Why does Bennett write “when you are seen as a ‘nigger,’ you’ll be treated that way?”
This is a point that many black people have been trying to make for years but with seemingly little luck. LeBron James attempted to make a similar point during the NBA Finals and got laughed at by a FOX Sports personality. Not that long ago, blacks were considered subhuman. If you had one drop of black blood in you, that also made you black and subhuman. We advanced to being worth three-fifths of a human. Then we were good enough to go to school with white folks and play sports with them. Now we all eat at the same restaurants and drink from the same water fountains and play in the same public pools, but we can’t get the same housing loans afforded to others at the same bank. It’s the exact reason I shudder when someone thinks they’re being clever by pointing out that “Colin Kaepernick is actually just as much white as he is black.”
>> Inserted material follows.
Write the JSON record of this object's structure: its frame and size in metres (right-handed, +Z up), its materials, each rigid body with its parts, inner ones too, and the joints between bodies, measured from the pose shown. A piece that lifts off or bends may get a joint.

What’s a reasonable outcome to all this?
Bennett has hired a civil rights attorney and plans to file a civil rights lawsuit. I’m not a legal expert so I won’t say much there other than when a grand jury won’t send the killer of Tamir Rice to trial and when an actual jury can’t come together on a verdict regarding Michael Slager shooting Walter Scott three times in the back on video, I remain pessimistic that there will be anything greater than a wrist-slap here. What I do hope comes from this in the NFL world is more people speaking up for these injustices. And I don’t mean the Martellus Bennetts or the Kaepernicks. I mean this league’s influential white players who team with these men who not only fight for these rights but live these injustices in their own world, too. That’s when change can really be affected.